* Begin *

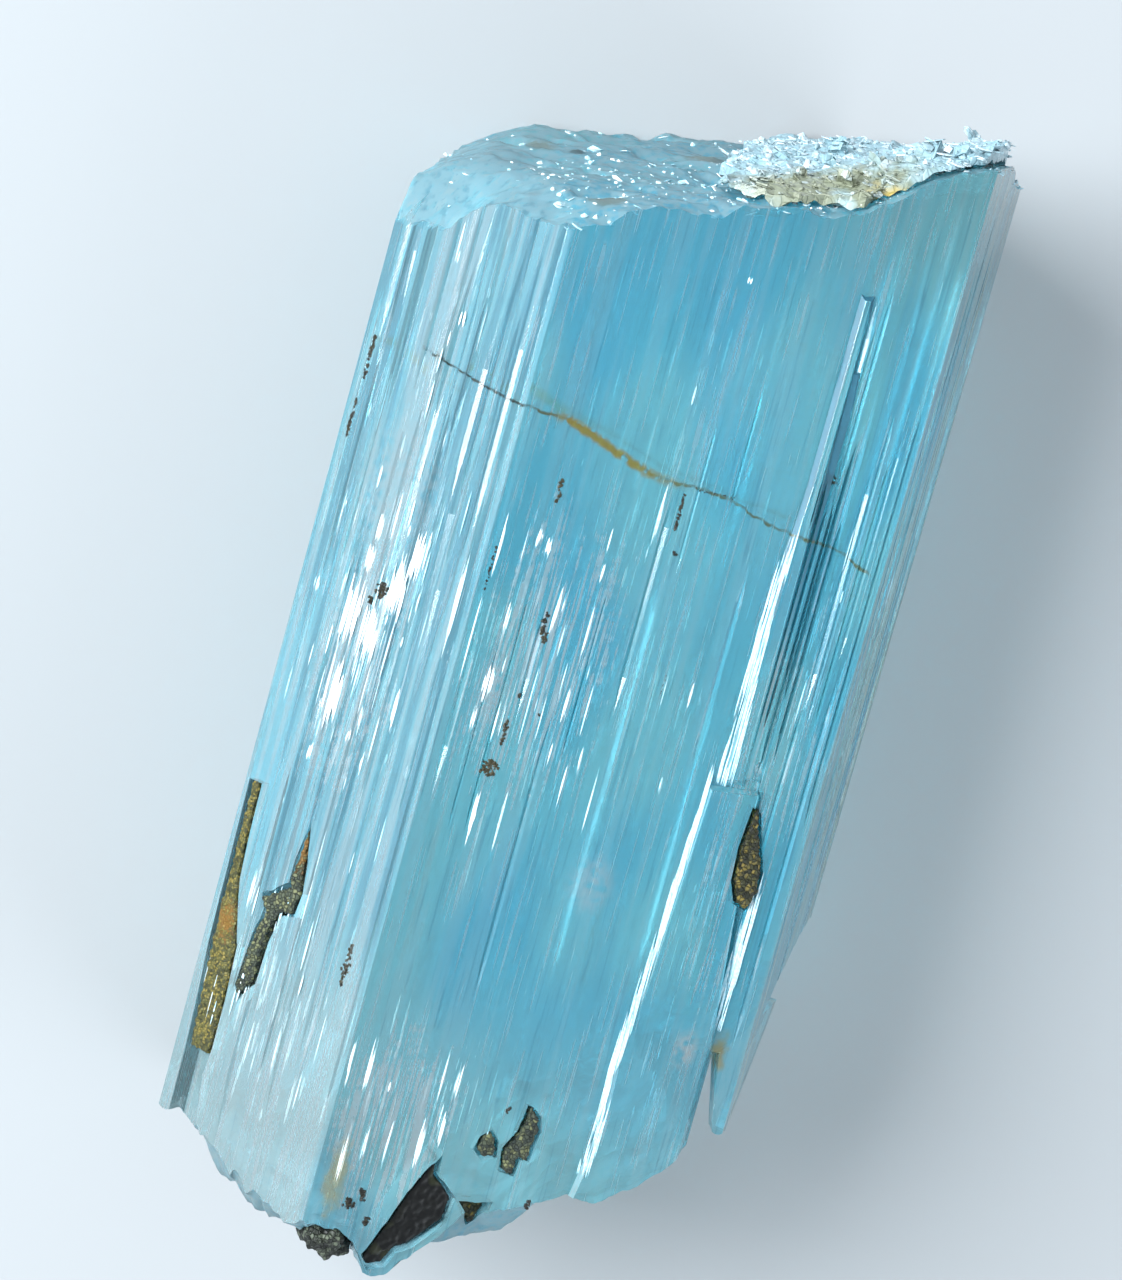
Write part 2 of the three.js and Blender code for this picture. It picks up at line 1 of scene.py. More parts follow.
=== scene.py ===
"""The looks of the aquamarine crystal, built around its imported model.

The crystal lies on its back prism face. X runs across it, Y along it to the crusted end and Z up.
Sizes in this script are in millimetres, and become metres where a mesh is made.
"""

from __future__ import annotations

import json
import logging
import math
import random
from contextlib import contextmanager
from dataclasses import dataclass, field
from enum import Enum
from typing import Callable, Iterator, Sequence

import bpy
from mathutils import Matrix, Vector

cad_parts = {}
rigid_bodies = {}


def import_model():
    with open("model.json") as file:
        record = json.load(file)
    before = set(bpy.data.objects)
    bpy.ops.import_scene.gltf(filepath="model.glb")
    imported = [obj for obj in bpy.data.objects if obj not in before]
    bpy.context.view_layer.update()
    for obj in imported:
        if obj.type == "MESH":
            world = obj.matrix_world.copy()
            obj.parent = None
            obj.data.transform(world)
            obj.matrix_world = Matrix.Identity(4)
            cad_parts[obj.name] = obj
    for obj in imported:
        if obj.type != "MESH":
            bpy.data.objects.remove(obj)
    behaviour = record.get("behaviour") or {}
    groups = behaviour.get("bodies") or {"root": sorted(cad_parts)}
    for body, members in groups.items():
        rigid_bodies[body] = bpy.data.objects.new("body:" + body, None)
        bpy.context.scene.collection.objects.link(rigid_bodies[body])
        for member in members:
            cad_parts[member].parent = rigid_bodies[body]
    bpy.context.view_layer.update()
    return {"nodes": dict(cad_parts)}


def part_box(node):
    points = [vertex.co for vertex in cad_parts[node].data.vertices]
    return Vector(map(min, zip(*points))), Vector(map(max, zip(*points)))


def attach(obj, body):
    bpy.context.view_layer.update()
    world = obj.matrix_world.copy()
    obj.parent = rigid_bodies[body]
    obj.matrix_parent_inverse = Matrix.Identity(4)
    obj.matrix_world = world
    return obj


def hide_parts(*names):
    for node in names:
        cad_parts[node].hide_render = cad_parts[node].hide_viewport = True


LOG = logging.getLogger("aquamarine")

MM = 0.001
FRONT_WIDTH = 18.8
SIXTY = math.radians(60)
BODY = "root"
TERMINATION_FROM = 18.5
BASE_TO = -9.0

Colour = tuple[float, float, float]
Pair = tuple[float, float]
Triple = tuple[float, float, float]
Socket = bpy.types.NodeSocket


class Face(Enum):
    """The prism faces, each with its turn about Y, in sixths of a full turn."""

    FRONT = 0
    RIGHT = 1
    LOWER_RIGHT = 2
    BACK = 3
    LOWER_LEFT = 4
    LEFT = 5


class Relief(Enum):
    """The procedural reliefs that shape a surface."""

    CLOUDS = "CLOUDS"
    CELLS = "VORONOI"


@dataclass(frozen=True)
class Prism:
    """The six-sided section of the crystal.

    Attributes:
        front: width of the front and back faces.
        side: width of each slanted face.
    """

    front: float
    side: float

    @property
    def depth(self) -> float:
        """Distance from the back face to the front face."""
        return 2 * self.side * math.sin(SIXTY)

    def corner(self, face: Face) -> Pair:
        """The section corner, as x and z, that a face starts from."""
        half_front = self.front / 2
        half_width = (self.front + self.side) / 2
        corners = {
            Face.FRONT: (-half_front, self.depth),
            Face.RIGHT: (half_front, self.depth),
            Face.LOWER_RIGHT: (half_width, self.depth / 2),
            Face.BACK: (half_front, 0.0),
            Face.LOWER_LEFT: (-half_front, 0.0),
            Face.LEFT: (-half_width, self.depth / 2),
        }
        return corners[face]

    def turn(self, face: Face) -> Matrix:
        """The turn that takes Z to a face's outward normal."""
        return Matrix.Rotation(face.value * SIXTY, 4, "Y")

    def place(self, face: Face, across: float, along: float, out: float = 0.0) -> Matrix:
        """Finds a place on a face, in metres, with Z along the face's normal.

        Args:
            face: the prism face.
            across: distance from the face's first corner.
            along: height along the crystal.
            out: distance out from the face.

        Returns:
            The matrix that takes a shape at the origin to that place.
        """
        corner = self.corner(face)
        start = Matrix.Translation(Vector((corner[0], 0.0, corner[1])) * MM)
        step = Matrix.Translation(Vector((across, along, out)) * MM)
        return start @ self.turn(face) @ step


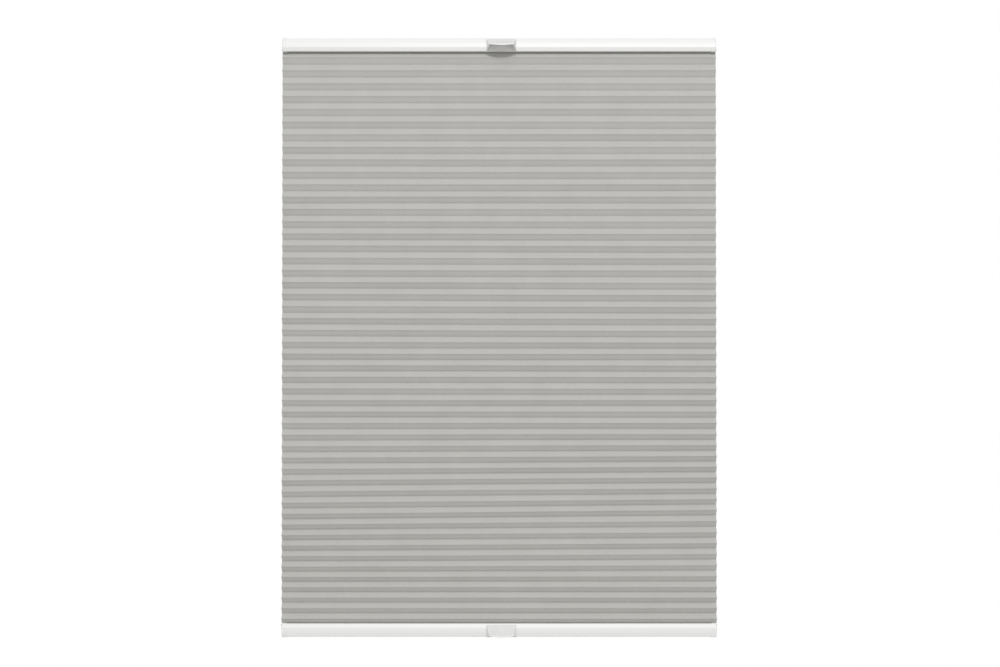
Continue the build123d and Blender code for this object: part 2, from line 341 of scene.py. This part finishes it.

* End *

» WHAT YOU HAVE TO DO: Would you reproduce the material above in full, exactly as given?

» FINISHED TASK:
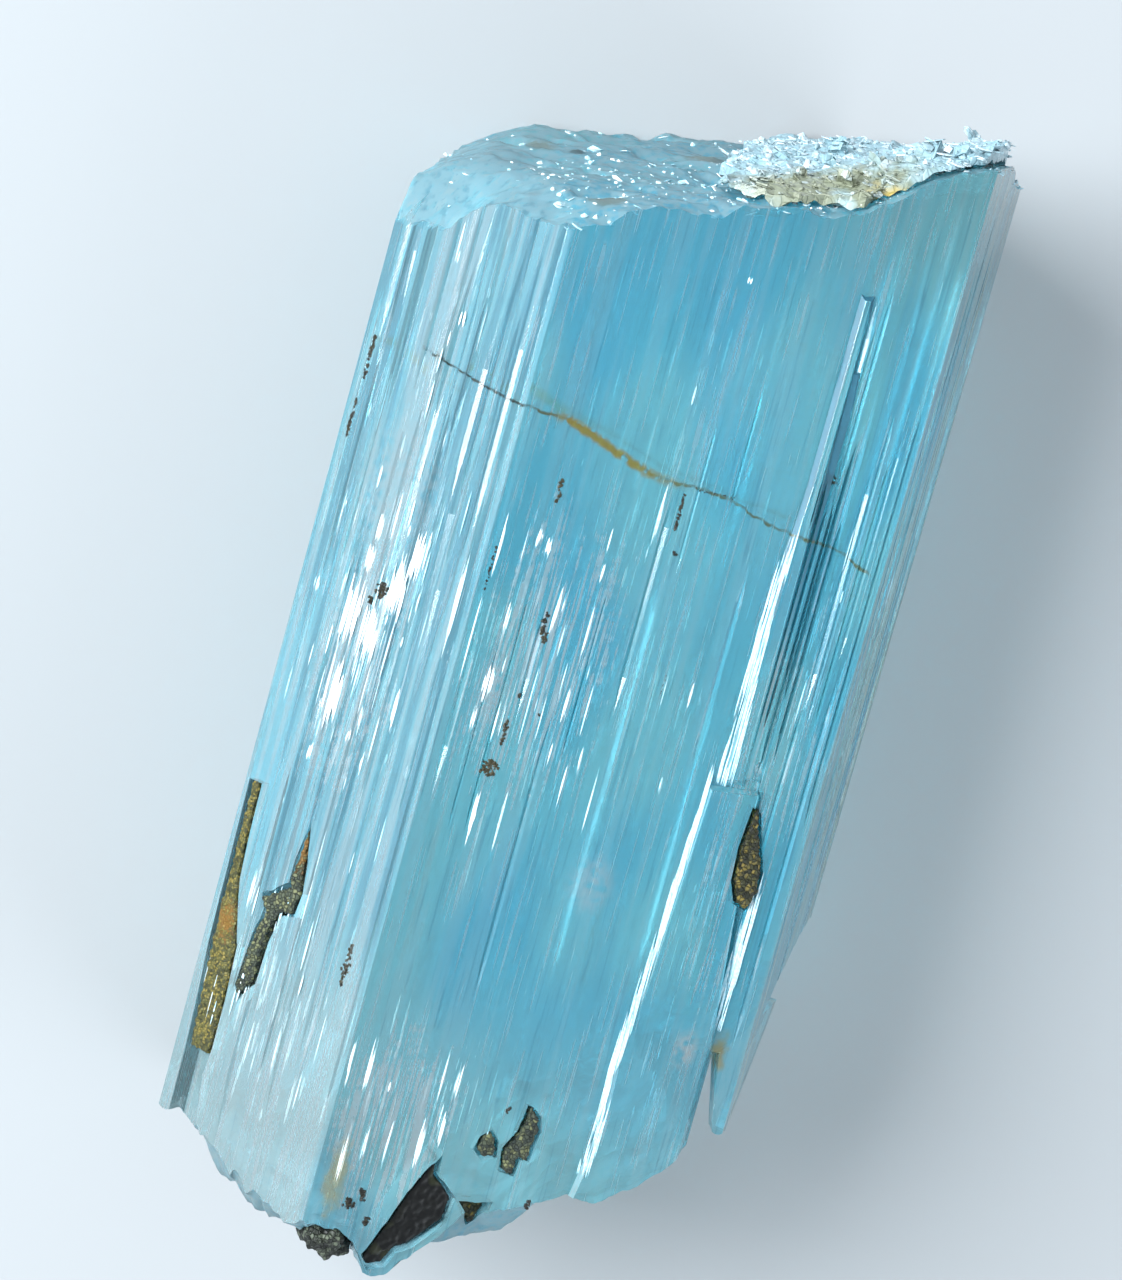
Write part 2 of the three.js and Blender code for this picture. It picks up at line 1 of scene.py. More parts follow.
=== scene.py ===
"""The looks of the aquamarine crystal, built around its imported model.

The crystal lies on its back prism face. X runs across it, Y along it to the crusted end and Z up.
Sizes in this script are in millimetres, and become metres where a mesh is made.
"""

from __future__ import annotations

import json
import logging
import math
import random
from contextlib import contextmanager
from dataclasses import dataclass, field
from enum import Enum
from typing import Callable, Iterator, Sequence

import bpy
from mathutils import Matrix, Vector

cad_parts = {}
rigid_bodies = {}


def import_model():
    with open("model.json") as file:
        record = json.load(file)
    before = set(bpy.data.objects)
    bpy.ops.import_scene.gltf(filepath="model.glb")
    imported = [obj for obj in bpy.data.objects if obj not in before]
    bpy.context.view_layer.update()
    for obj in imported:
        if obj.type == "MESH":
            world = obj.matrix_world.copy()
            obj.parent = None
            obj.data.transform(world)
            obj.matrix_world = Matrix.Identity(4)
            cad_parts[obj.name] = obj
    for obj in imported:
        if obj.type != "MESH":
            bpy.data.objects.remove(obj)
    behaviour = record.get("behaviour") or {}
    groups = behaviour.get("bodies") or {"root": sorted(cad_parts)}
    for body, members in groups.items():
        rigid_bodies[body] = bpy.data.objects.new("body:" + body, None)
        bpy.context.scene.collection.objects.link(rigid_bodies[body])
        for member in members:
            cad_parts[member].parent = rigid_bodies[body]
    bpy.context.view_layer.update()
    return {"nodes": dict(cad_parts)}


def part_box(node):
    points = [vertex.co for vertex in cad_parts[node].data.vertices]
    return Vector(map(min, zip(*points))), Vector(map(max, zip(*points)))


def attach(obj, body):
    bpy.context.view_layer.update()
    world = obj.matrix_world.copy()
    obj.parent = rigid_bodies[body]
    obj.matrix_parent_inverse = Matrix.Identity(4)
    obj.matrix_world = world
    return obj


def hide_parts(*names):
    for node in names:
        cad_parts[node].hide_render = cad_parts[node].hide_viewport = True


LOG = logging.getLogger("aquamarine")

MM = 0.001
FRONT_WIDTH = 18.8
SIXTY = math.radians(60)
BODY = "root"
TERMINATION_FROM = 18.5
BASE_TO = -9.0

Colour = tuple[float, float, float]
Pair = tuple[float, float]
Triple = tuple[float, float, float]
Socket = bpy.types.NodeSocket


class Face(Enum):
    """The prism faces, each with its turn about Y, in sixths of a full turn."""

    FRONT = 0
    RIGHT = 1
    LOWER_RIGHT = 2
    BACK = 3
    LOWER_LEFT = 4
    LEFT = 5


class Relief(Enum):
    """The procedural reliefs that shape a surface."""

    CLOUDS = "CLOUDS"
    CELLS = "VORONOI"


@dataclass(frozen=True)
class Prism:
    """The six-sided section of the crystal.

    Attributes:
        front: width of the front and back faces.
        side: width of each slanted face.
    """

    front: float
    side: float

    @property
    def depth(self) -> float:
        """Distance from the back face to the front face."""
        return 2 * self.side * math.sin(SIXTY)

    def corner(self, face: Face) -> Pair:
        """The section corner, as x and z, that a face starts from."""
        half_front = self.front / 2
        half_width = (self.front + self.side) / 2
        corners = {
            Face.FRONT: (-half_front, self.depth),
            Face.RIGHT: (half_front, self.depth),
            Face.LOWER_RIGHT: (half_width, self.depth / 2),
            Face.BACK: (half_front, 0.0),
            Face.LOWER_LEFT: (-half_front, 0.0),
            Face.LEFT: (-half_width, self.depth / 2),
        }
        return corners[face]

    def turn(self, face: Face) -> Matrix:
        """The turn that takes Z to a face's outward normal."""
        return Matrix.Rotation(face.value * SIXTY, 4, "Y")

    def place(self, face: Face, across: float, along: float, out: float = 0.0) -> Matrix:
        """Finds a place on a face, in metres, with Z along the face's normal.

        Args:
            face: the prism face.
            across: distance from the face's first corner.
            along: height along the crystal.
            out: distance out from the face.

        Returns:
            The matrix that takes a shape at the origin to that place.
        """
        corner = self.corner(face)
        start = Matrix.Translation(Vector((corner[0], 0.0, corner[1])) * MM)
        step = Matrix.Translation(Vector((across, along, out)) * MM)
        return start @ self.turn(face) @ step


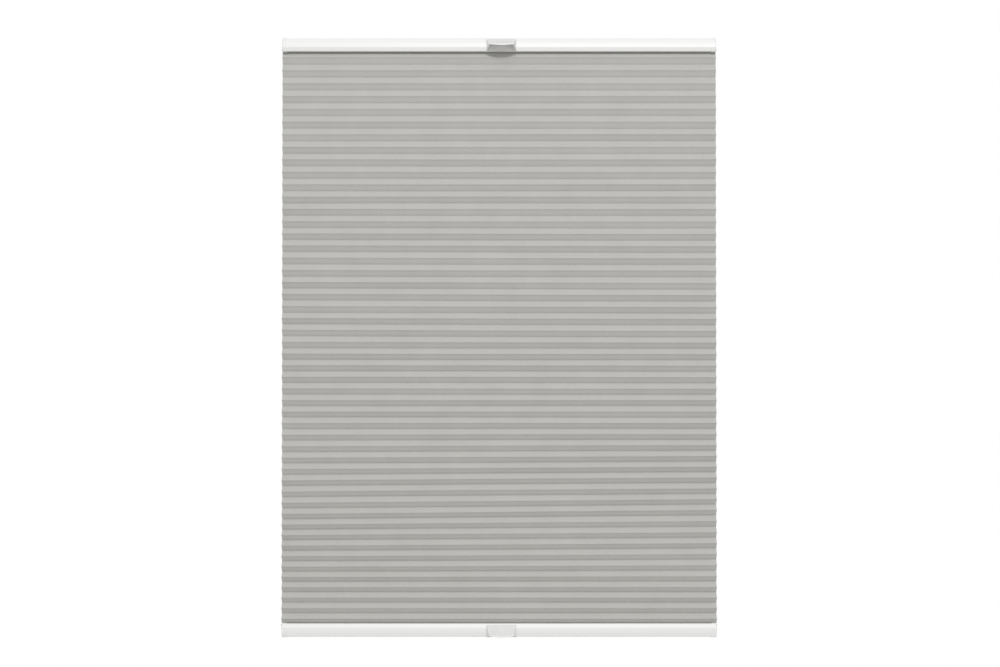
Continue the build123d and Blender code for this object: part 2, from line 341 of scene.py. This part finishes it.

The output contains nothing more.